Acaso Zavalita, el antihéroe de "Conversación en La Catedral" y personaje de Mario Vargas Llosa, sea el caviar más representativo de la literatura peruana. Fue él quien expió su culpa criolla jodiéndose. Jodiéndose para no joder más en un país jodido, para ser específico.
Como todo caviar, Zavalita fue la oveja negra de una familia rica. Fue un niño bien con sueños de pobreza. Y por eso inspiró a otro caviar como el protagonista del cuento “Eisenhower y la Tiqui-tiqui-tín”, de Bryce Echenique. No es como el trotskista de Mayta, que dejaba de almorzar porque había hambruna en algún rincón del mundo. Zavalita nunca se sintió bien siendo el ‘camarada Alberto’. Ni entendió el comunismo ni entendió a Aída. Y su malestar fue pura culpa blanca y criolla. Zavalita creía que sus privilegios surgían de algún pecado original. Una injusticia, un acto de corrupción, una violación (metafórica o real) o un golpe de Estado. Una narrativa muy común en el Perú de entonces, pero absolutamente irreal a estas alturas. Ya no estamos en el Perú de la dictadura de Odría, sin democracia ni partidos políticos. El propio autor ha reconocido que, en el Perú de hoy, crear riqueza ya no implica necesariamente joder a alguien.

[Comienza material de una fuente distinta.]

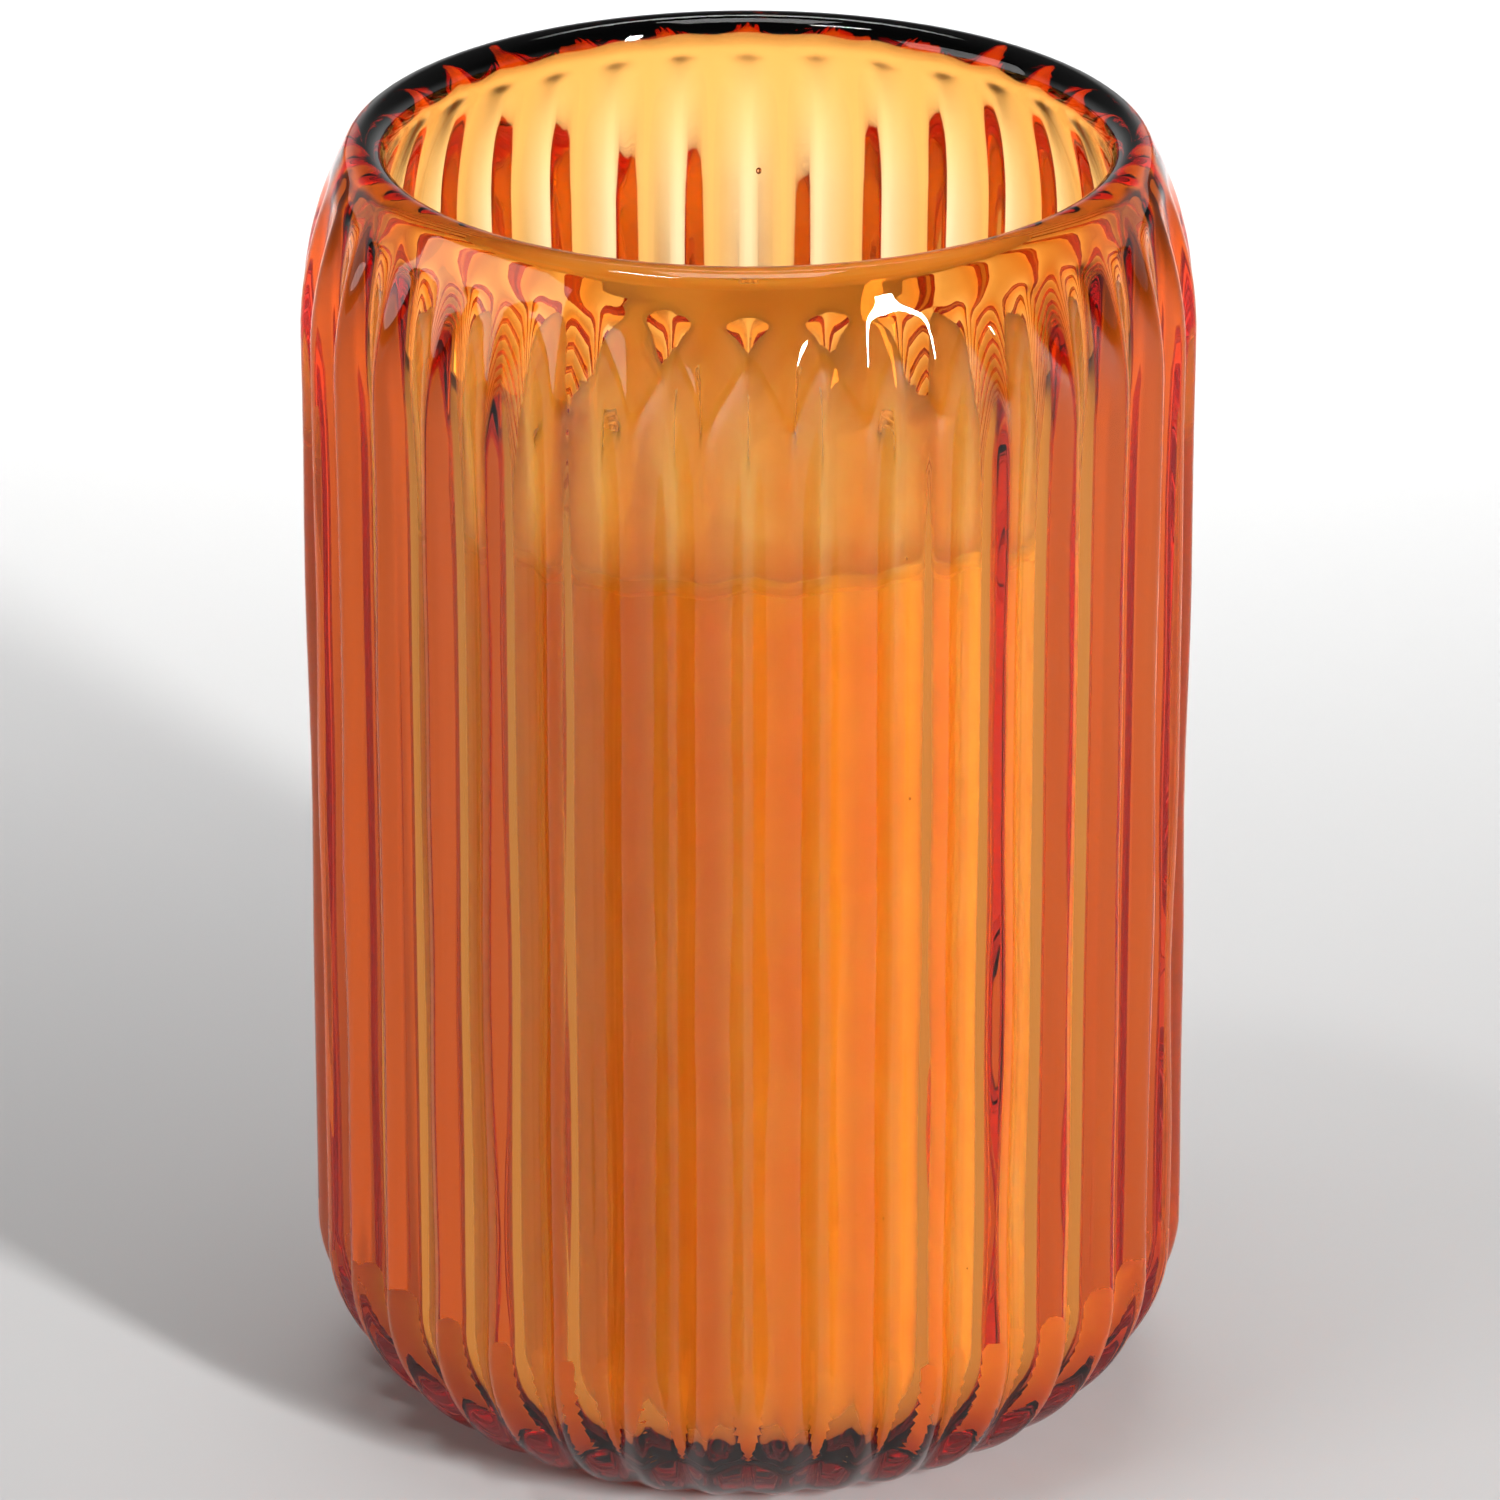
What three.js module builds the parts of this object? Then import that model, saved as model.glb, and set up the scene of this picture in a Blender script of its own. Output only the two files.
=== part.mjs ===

Pero, para muchos, el discurso de Zavalita aún es vigente. Y si la realidad no coincide con las palabras, parafraseando al filósofo, pues peor para la realidad. Porque para el caviar, además, la verdad es una suma de narrativas y la realidad es una invención del lenguaje. La palabra crea la cosa, como en el Génesis de la Biblia, ese libro posmoderno que tiene cuatro versiones de una misma historia y que leen los seguidores de Gustavo Gutiérrez. Y es que el caviar es, en esencia, un posmoderno, un parricida de la modernidad. Un crítico del padre derechista, como Zavalita.